**Given information**
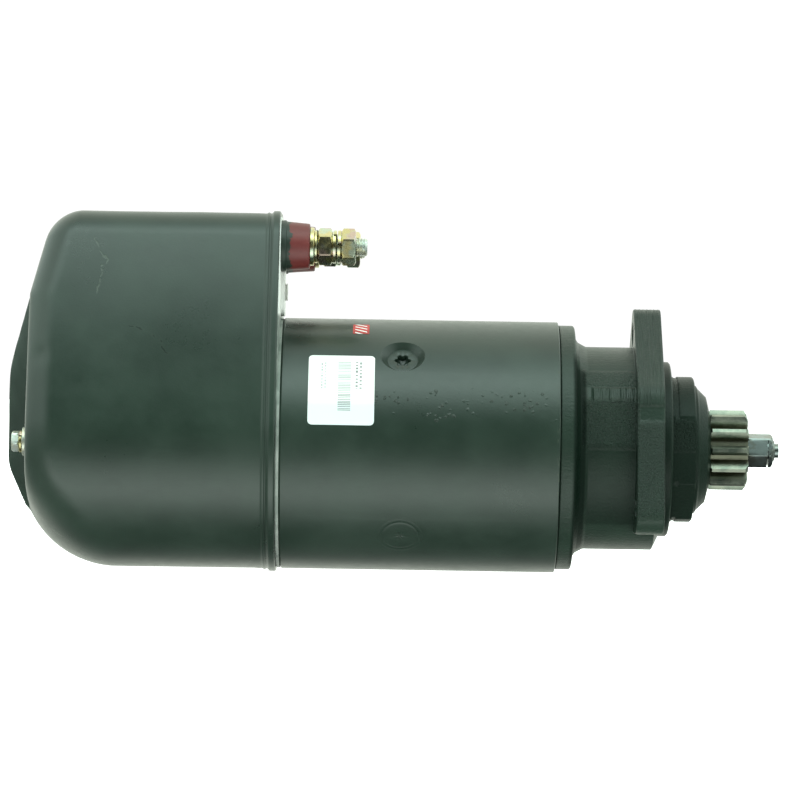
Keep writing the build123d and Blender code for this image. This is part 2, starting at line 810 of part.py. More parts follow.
def pinion():
    pitch_radius = gear_module * pinion_teeth / 2
    tip_radius = pitch_radius + gear_module
    root_radius = pitch_radius - 1.25 * gear_module
    base_radius = pitch_radius * math.cos(pressure_angle)
    half_pitch_angle = math.pi / (2 * pinion_teeth) + involute(pressure_angle)

    def flank(radius, side):
        pressure = math.acos(min(1.0, base_radius / radius))
        turn = side * (half_pitch_angle - involute(pressure))
        return (0, radius * math.sin(turn), radius * math.cos(turn))

    radii = [base_radius + (tip_radius - base_radius) * step / 4 for step in range(5)]
    right = Spline(*[flank(r, 1) for r in radii])
    left = Spline(*[flank(r, -1) for r in radii])
    foot_right = (0, flank(base_radius, 1)[1], root_radius - 1)
    foot_left = (0, flank(base_radius, -1)[1], root_radius - 1)
    outline = make_face([
        right, left, Line(right @ 1, left @ 1), Line(right @ 0, foot_right), Line(left @ 0, foot_left),
        Line(foot_right, foot_left),
    ])
    tooth = Pos(pinion_rear, 0, 0) * extrude(outline, pinion_front - pinion_rear, dir=(1, 0, 0))
    gear = rod(pinion_rear, pinion_front, root_radius)
    for index in range(pinion_teeth):
        gear = gear + at_angle(tooth, 360 * index / pinion_teeth)
    limit = turned(
        (pinion_rear, pinion_bore), (pinion_rear, tip_radius - 0.6), (pinion_rear + 0.6, tip_radius),
        (pinion_front - 1.6, tip_radius), (pinion_front, tip_radius - 2.2), (pinion_front, pinion_bore),
    )
    return gear & limit


def lock_nut():
    blank = hexagon(pinion_front, nut_front, nut_across_flats, turn=nut_turn)
    rounding = turned(
        (pinion_front, 0), (pinion_front, 8.4), (pinion_front + 0.7, 9.3), (nut_front - 1.2, 9.3),
        (nut_front, 7.6), (nut_front, 0),
    )
    collar = rod(nut_front, nut_front + 1.0, 5.5)
    nut = (blank & rounding) + collar - rod(pinion_front - over, nut_front + 2, rod_radius)
    return nut - block(nut_front - 3.1, nut_front - 2.4, -10, 10, -10, 0)


def engagement_rod():
    shaft = rod(rod_rear, nut_front + 1.0, rod_radius) + rod(nut_front + 1.0, rod_front, rod_radius - 0.25)
    return shaft - block(rod_front - 1.2, rod_front + over, -0.5, 0.5, -5, 5)


# ---------------------------------------------------------------- the whole starter
def paper_label():
    return arc_patch(-183.8, -149.5, tube_radius, tube_radius + 0.15, 9.1, 44.2)


def seal_label():
    return arc_patch(-161.2, -152.5, tube_radius, tube_radius + 0.15, 60.4, 71.0)


def main():
    os.makedirs("parts", exist_ok=True)

    save("drive_end_housing", drive_end_housing())
    save("nose_seal_cap", nose_seal_cap())
    save("shaft_seal", ring(seal_rear, seal_front, drive_bearing_radius, spindle_radius + 0.3))
    bearing_bore = spindle_radius + running_gap
    save("drive_end_bearing", ring(clutch_bay_front, drive_bearing_front, drive_bearing_radius, bearing_bore))
    save("intermediate_plate", intermediate_plate())
    bush_bore = shaft_radius + running_gap
    save("intermediate_bush", ring(intermediate_plate_rear, housing_rear, hub_radius, bush_bore))

    save("pole_tube", pole_tube())
    save("pole_shoes", *[at_angle(pole_shoe(), a) for a in pole_angles])
    save("pole_screws", *[at_angle(pole_screw(), a) for a in pole_angles])
    save("field_coils", *[at_angle(field_coil(), a) for a in pole_angles])
    save("field_connector", field_connector())
    save("through_bolts", *through_bolts())
    save("paper_label", paper_label())
    save("seal_label", seal_label())

    save("commutator_end_shield", commutator_end_shield())
    journal_bore = rear_journal_radius + running_gap
    save("commutator_end_bearing", ring(bridge_rear, bridge_front, rear_bush_radius, journal_bore))
    save("terminal_50", terminal_50())
    save("brush_plate", brush_plate())
    save("brush_holders", *[at_angle(brush_holder(), a) for a in brush_angles.values()])
    save("brush_springs", *[at_angle(brush_spring(), a) for a in brush_angles.values()])
    for name, angle in brush_angles.items():
        save(f"brush_{name}", at_angle(brush(), angle))

    save("terminal_insulators", *terminal_insulators())
    save("terminal_studs", *terminal_studs())
    save("terminal_flat_washers", *terminal_fasteners("washer"))
    save("terminal_spring_washers", *terminal_fasteners("spring"))
    save("terminal_nuts", *terminal_fasteners("nut"))

    save("closing_cap", closing_cap())
    save("cap_screws", *cap_screws())
    save("cap_spring_washers", *cap_washers("spring"))
    save("cap_flat_washers", *cap_washers("flat"))

    save("solenoid_case", solenoid_case())
    save("solenoid_core", solenoid_core())
    save("solenoid_screws", *solenoid_screws())
    save("solenoid_windings", *solenoid_windings())
    save("solenoid_end_plate", solenoid_end_plate())
    save("plunger", plunger())
    save("plunger_spring", plunger_spring())
    save("relay_case", relay_case())
    save("relay_winding", ring(-309.5, -266.5, 14.8, 10, 0, relay_z))
    save("relay_armature", relay_armature())
    save("relay_spring", relay_spring())
    save("contact_bridge", contact_bridge())
    save("contact_base", contact_base())
    save("trip_lever", trip_lever())
    save("trip_lever_pin", trip_lever_pin())

    save("armature_shaft", armature_shaft())
    save("armature_core", armature_core())
    save("armature_windings", armature_windings())
    save("commutator", commutator())
    save("clutch_basket", clutch_basket())
    save("clutch_outer_plates", *clutch_outer_plates())
    save("clutch_inner_plates", *clutch_inner_plates())
    save("clutch_hub", clutch_hub())
    save("drive_spindle", drive_spindle())
    save("pinion", pinion())
    save("lock_nut", lock_nut())
    save("engagement_rod", engagement_rod())


main()
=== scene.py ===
import json
import math

import bmesh
import bpy
import numpy as np
from mathutils import Matrix, Vector, noise


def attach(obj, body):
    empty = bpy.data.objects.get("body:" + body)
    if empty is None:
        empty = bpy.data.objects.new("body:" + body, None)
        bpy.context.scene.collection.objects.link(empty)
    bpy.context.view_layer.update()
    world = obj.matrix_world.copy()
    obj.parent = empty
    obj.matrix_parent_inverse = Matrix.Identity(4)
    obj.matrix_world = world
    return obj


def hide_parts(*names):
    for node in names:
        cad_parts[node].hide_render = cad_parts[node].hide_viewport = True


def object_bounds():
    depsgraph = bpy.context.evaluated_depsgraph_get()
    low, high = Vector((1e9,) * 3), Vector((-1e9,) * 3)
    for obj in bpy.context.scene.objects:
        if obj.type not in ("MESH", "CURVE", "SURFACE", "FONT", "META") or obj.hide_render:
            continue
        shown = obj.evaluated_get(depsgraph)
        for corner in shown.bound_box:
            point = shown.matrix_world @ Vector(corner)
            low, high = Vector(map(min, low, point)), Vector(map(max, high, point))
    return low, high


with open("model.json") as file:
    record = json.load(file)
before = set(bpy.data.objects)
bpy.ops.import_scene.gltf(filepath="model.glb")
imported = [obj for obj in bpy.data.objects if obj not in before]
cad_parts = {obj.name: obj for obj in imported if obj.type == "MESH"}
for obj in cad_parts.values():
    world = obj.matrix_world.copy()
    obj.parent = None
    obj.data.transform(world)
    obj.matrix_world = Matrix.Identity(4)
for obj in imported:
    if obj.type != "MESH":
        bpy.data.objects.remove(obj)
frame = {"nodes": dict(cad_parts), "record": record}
cad_low, cad_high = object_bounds()

MM = 0.001
TUBE_RADIUS = 66.0
TURN = 2 * math.pi


# ---------------------------------------------------------------- mesh building
def make_piece(name, points, faces, material, body, slot_name, sharp_angle=35.0, replaces=()):
    """A mesh piece from points in millimetres, with outward normals, riding on a body."""
    mesh = bpy.data.meshes.new(name)
    mesh.from_pydata([tuple(p) for p in np.asarray(points, float) * MM], [], faces)
    return finish_piece(name, mesh, material, body, sharp_angle, replaces)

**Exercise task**
Give again the run of lines that opens at the line with "10, 0, relay_z))" and closes at the line with "depsgraph = bpy.context.evaluated_depsgraph_get()", exactly, and only that run.

**Full output**
    save("relay_winding", ring(-309.5, -266.5, 14.8, 10, 0, relay_z))
    save("relay_armature", relay_armature())
    save("relay_spring", relay_spring())
    save("contact_bridge", contact_bridge())
    save("contact_base", contact_base())
    save("trip_lever", trip_lever())
    save("trip_lever_pin", trip_lever_pin())

    save("armature_shaft", armature_shaft())
    save("armature_core", armature_core())
    save("armature_windings", armature_windings())
    save("commutator", commutator())
    save("clutch_basket", clutch_basket())
    save("clutch_outer_plates", *clutch_outer_plates())
    save("clutch_inner_plates", *clutch_inner_plates())
    save("clutch_hub", clutch_hub())
    save("drive_spindle", drive_spindle())
    save("pinion", pinion())
    save("lock_nut", lock_nut())
    save("engagement_rod", engagement_rod())


main()
=== scene.py ===
import json
import math

import bmesh
import bpy
import numpy as np
from mathutils import Matrix, Vector, noise


def attach(obj, body):
    empty = bpy.data.objects.get("body:" + body)
    if empty is None:
        empty = bpy.data.objects.new("body:" + body, None)
        bpy.context.scene.collection.objects.link(empty)
    bpy.context.view_layer.update()
    world = obj.matrix_world.copy()
    obj.parent = empty
    obj.matrix_parent_inverse = Matrix.Identity(4)
    obj.matrix_world = world
    return obj


def hide_parts(*names):
    for node in names:
        cad_parts[node].hide_render = cad_parts[node].hide_viewport = True


def object_bounds():
    depsgraph = bpy.context.evaluated_depsgraph_get()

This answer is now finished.